Frequent deployments are not only one of the key metrics but help every other aspect. If we’re deploying frequently the process is in the front of our mind, it’s well tested and understood and we feel confident doing it. If our deployment is part of our normal every day work we don’t want to be wasting time so we make it faster. When we deploy every change we make smaller releases. Smaller releases can be more reliable, more testable and easier to debug when they go wrong. Frequently deploying can help force us to do it well.

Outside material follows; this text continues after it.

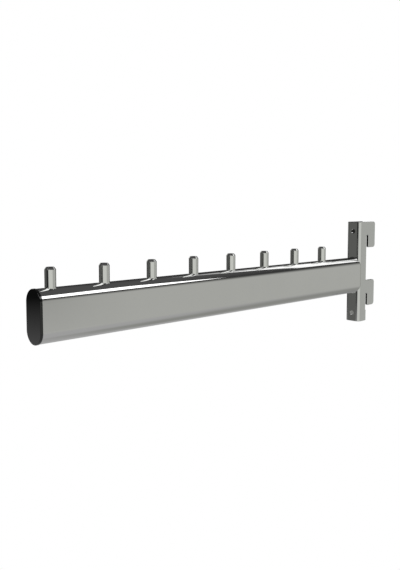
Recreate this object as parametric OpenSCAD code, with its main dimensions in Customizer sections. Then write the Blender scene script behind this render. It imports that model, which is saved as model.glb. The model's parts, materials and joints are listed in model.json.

Now we have a process that’s fast enough, reliable enough and one that we are confident using. Our product owners and managers love it because it lets us deliver features faster and safer. A fast, safe, well tested, well understood process for pushing changes into production is an excellent tool for people responding to incidents. One path to production for business as usual changes and incidents.3 If you would like to know more may I suggest the Continuous Delivery book by Jez Humble and Dave Farley or any of the excellent work by Dr. Nicole Forsgren such as Accelerate (Co-starring Jez Humble and Gene Kim)
It’s on us (TL;DR)
So let’s take the smallest bits of the above practices and go do them.

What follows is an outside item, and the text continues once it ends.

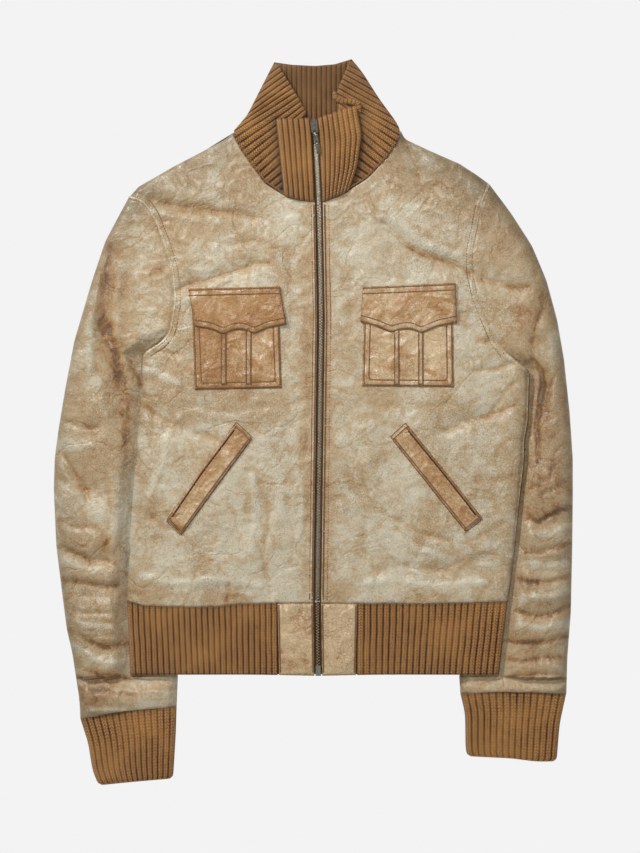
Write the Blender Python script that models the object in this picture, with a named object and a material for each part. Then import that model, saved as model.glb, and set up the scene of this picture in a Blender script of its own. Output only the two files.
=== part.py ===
"""Worn leather bomber jacket with rib-knit collar, hem and cuffs, laid flat on its back.

Sizes are in millimetres and become metres when a mesh is made. X runs across the jacket, Y from hem
to collar and Z out of the front. z = 0 is the surface that it lies on. Left and right are as seen from
the front. Every cloth piece is a wall: a grid of points for its outer side and a second grid one wall
thickness inside, closed round its rim. Pieces stay one seam gap apart.
"""
import math

import bpy
import numpy as np

MM = 0.001
SEAM = 0.3

# Wall thicknesses
BACK_WALL = 2.0
LEATHER_WALL = 1.6
SLEEVE_WALL = 1.5
KNIT_WALL = 2.2
TRIM_WALL = 1.3
TAPE_WALL = 0.8

# Heights of the outer surfaces above the ground
FRONT_MID = 9.0
FRONT_RISE = 3.5
SLEEVE_RISE = 2.5
SLEEVE_FLAT = 3.7
BACK_LIFT = 4.0
PIT_RISE = 18.0
EDGE_STAND = 1.8
CUFF_TOP = 8.2
HEM_DIP = 1.2
SIDE_ROUND = 16.0
OUTER_ROUND = 20.0
CUFF_ROUND = 9.0

# Distances from a rounded edge at which a grid has its lines
EDGE_STEPS = (0.0, 2.0, 6.5, 14.0)

# Share of the armhole, from the armpit up, that lies below the neckline's lowest point
ARM_SPLIT = 0.56

# Extra room where three walls meet at a seam's corner
CORNER_GAP = 1.5
CORNER_REACH = 6.0

# Rib relief
RIB_HEIGHT = 0.8
HEM_RIBS_LEFT = 26
HEM_RIBS_RIGHT = 23
CUFF_RIBS = 15
SIDE_COLLAR_RIBS = 18
BACK_COLLAR_RIBS = 24

# Zip
ZIP_HALF = 4.6
CHAIN_HALF = 2.4
TAPE_INNER = 2.8
TAPE_OUTER = 12.0
CHAIN_LOW = 6.0
CHAIN_HIGH = 9.3
ZIP_LINE = [(5.8, -296), (4.5, -211), (7, -30), (8.9, 122), (6.5, 255), (2, 338), (0.2, 354)]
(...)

- Write down why we’re building something and our success criteria.
- Stick it next to the code even if we publish it somewhere else later.
- Let’s be explicit about what our consumers can expect from our product and protect our experimental parts and the parts our consumers depend on.

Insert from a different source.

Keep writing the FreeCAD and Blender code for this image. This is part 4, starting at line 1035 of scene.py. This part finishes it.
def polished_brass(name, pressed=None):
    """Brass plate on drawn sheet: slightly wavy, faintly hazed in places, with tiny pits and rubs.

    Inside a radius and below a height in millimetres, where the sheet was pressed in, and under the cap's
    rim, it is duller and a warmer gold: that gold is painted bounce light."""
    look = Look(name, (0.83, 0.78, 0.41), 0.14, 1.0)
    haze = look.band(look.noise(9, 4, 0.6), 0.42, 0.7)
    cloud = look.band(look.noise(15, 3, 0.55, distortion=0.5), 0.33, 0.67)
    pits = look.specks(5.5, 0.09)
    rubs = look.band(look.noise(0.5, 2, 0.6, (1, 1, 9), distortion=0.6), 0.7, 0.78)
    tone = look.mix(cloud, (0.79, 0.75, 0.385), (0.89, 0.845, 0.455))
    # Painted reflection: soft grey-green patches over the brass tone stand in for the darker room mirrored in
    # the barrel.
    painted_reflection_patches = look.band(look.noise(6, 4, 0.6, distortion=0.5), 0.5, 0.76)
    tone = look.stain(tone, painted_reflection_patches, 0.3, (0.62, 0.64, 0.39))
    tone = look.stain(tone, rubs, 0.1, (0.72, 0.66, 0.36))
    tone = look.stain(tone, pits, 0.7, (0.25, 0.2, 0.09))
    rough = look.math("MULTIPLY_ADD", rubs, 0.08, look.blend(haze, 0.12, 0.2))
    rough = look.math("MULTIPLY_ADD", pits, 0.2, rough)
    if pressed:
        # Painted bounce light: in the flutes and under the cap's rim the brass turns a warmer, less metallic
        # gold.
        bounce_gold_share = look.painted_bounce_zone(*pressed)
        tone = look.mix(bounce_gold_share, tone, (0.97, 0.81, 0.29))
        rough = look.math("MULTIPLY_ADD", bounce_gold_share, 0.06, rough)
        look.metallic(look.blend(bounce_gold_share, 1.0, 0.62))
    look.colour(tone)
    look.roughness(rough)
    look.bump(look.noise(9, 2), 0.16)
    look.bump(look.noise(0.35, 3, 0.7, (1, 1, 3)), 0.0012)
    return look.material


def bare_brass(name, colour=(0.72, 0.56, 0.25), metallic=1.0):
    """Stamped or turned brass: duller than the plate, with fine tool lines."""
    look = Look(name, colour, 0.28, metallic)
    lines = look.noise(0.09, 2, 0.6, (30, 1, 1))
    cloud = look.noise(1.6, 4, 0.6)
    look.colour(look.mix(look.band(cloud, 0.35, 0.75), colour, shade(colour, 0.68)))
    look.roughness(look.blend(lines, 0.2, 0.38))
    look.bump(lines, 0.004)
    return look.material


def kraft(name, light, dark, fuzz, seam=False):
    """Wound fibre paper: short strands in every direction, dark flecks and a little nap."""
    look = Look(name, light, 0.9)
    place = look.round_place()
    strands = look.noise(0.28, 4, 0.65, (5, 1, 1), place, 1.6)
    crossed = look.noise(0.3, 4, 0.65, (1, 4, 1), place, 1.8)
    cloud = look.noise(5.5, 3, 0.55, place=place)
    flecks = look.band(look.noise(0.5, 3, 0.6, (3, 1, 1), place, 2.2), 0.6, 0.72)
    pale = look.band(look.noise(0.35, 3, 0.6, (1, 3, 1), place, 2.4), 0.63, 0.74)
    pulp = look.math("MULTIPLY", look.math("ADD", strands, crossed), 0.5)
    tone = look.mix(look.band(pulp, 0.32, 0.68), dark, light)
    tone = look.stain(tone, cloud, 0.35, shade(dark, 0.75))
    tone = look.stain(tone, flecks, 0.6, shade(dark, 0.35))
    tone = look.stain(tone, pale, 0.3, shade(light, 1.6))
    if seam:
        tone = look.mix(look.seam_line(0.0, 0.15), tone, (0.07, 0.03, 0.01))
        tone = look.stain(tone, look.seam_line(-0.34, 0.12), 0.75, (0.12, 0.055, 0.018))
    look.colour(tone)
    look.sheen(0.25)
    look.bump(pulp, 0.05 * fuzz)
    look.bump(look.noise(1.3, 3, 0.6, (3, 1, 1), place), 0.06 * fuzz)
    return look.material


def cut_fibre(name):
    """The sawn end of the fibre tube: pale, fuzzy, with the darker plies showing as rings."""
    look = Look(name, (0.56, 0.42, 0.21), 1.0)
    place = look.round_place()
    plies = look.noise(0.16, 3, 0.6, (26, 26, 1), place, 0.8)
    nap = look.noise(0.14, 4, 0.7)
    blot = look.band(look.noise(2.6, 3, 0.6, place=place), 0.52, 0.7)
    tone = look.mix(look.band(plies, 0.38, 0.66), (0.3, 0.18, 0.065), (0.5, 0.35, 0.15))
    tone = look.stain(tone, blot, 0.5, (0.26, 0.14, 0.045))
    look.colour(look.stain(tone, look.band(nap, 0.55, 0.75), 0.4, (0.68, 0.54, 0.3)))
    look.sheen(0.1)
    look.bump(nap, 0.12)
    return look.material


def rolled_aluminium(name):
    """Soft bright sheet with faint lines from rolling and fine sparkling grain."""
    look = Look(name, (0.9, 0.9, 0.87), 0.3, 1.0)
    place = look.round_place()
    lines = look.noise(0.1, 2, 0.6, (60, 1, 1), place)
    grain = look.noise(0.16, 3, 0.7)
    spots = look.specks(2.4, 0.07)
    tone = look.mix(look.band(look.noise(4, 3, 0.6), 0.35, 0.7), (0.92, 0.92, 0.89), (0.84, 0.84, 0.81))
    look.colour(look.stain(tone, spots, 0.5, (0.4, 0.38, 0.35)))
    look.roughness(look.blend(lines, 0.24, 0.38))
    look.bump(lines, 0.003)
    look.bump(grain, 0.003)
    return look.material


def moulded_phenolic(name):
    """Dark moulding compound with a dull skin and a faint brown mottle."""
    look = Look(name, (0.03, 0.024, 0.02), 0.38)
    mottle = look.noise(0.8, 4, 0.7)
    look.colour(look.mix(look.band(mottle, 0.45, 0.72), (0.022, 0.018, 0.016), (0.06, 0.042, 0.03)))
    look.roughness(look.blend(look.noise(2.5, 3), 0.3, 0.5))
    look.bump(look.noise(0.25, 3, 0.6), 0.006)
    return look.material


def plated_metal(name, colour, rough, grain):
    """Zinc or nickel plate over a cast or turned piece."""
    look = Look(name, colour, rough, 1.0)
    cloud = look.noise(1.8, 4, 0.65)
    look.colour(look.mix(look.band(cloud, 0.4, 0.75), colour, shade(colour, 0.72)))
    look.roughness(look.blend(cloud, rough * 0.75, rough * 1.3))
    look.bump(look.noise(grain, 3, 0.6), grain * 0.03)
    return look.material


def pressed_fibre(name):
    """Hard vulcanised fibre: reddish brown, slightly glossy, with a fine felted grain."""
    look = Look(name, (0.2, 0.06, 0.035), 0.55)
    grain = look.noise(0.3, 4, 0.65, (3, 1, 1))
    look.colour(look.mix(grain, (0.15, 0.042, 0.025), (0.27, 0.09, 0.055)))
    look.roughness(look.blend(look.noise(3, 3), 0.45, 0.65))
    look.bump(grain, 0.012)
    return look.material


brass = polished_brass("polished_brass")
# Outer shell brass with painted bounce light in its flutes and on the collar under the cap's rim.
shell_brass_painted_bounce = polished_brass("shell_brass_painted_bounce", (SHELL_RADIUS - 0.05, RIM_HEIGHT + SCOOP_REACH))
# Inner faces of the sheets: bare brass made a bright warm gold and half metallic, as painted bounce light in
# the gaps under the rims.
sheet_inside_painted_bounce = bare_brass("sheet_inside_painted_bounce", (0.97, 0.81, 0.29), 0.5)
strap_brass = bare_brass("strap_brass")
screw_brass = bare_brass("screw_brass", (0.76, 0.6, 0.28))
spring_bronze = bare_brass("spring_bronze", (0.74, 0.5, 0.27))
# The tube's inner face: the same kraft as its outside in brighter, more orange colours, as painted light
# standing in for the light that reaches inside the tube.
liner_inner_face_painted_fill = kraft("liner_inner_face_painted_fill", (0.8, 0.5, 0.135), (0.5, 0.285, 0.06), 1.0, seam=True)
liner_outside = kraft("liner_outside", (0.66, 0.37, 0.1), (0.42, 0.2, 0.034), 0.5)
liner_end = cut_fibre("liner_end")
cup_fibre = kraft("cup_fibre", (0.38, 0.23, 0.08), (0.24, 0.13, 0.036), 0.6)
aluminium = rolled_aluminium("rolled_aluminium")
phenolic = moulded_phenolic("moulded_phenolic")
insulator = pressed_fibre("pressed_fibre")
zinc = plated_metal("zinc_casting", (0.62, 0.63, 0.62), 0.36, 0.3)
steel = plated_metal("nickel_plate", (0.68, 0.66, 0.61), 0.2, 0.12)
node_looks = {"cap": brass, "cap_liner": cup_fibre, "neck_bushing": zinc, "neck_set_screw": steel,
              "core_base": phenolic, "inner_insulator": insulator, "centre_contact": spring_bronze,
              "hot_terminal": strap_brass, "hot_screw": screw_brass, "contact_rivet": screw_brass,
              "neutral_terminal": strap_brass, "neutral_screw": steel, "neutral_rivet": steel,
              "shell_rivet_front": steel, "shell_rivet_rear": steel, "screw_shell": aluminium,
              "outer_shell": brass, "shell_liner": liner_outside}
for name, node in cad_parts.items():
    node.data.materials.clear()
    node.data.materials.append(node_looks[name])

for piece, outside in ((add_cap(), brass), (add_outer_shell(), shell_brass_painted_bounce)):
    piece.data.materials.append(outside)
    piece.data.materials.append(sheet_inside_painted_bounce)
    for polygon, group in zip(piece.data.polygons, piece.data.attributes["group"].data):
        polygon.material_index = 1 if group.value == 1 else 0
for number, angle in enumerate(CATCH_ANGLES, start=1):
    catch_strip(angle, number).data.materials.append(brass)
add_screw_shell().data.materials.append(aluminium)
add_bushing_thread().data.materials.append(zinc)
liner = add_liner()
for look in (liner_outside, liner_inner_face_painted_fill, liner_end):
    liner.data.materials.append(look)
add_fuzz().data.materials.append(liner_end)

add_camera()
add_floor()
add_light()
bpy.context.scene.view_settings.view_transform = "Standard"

- Let’s look to our path to production and see what sharp edges we leave for others and how we can reduce the toil we spread around the organisation.
- Deploy to prod.
To be continued
Like all of our backlogs this isn’t a complete list and it’s one that will grow and change over time. If I can leave you with one last thing — aim for changes that will help you own, communicate, understand and share. These will help you deliver, iterate and deprecate throughout your product’s lifespan.
This post builds on the advice, reviewing and critiquing from C and Delfick and I have to thank everyone else who read earlier versions of this post.
The practice of putting devs on call is a contentious matter and something that has a bunch more context in than I can include in this footnote. The TL;DR of the post on my todo list is developers make better products when they are responsible for the production environment of their product but this needs to be done in a way that doesn’t suck. On call shouldn’t suck for anyone. Any implemented system may or may not include developers being first line of incident response at all times. But operations must never be the only ones who can be responsible for the production environment or the pipeline to deliver products to it. It needs to be a shared responsibility that ops can hand back to the product owners when it’s being consistently shitty. ↩︎
Software Engineering at Google: The Limits of Automated Testing ↩︎
Having a common process for changes regardless of incident response or BAU makes the life of anyone on call much easier. ↩︎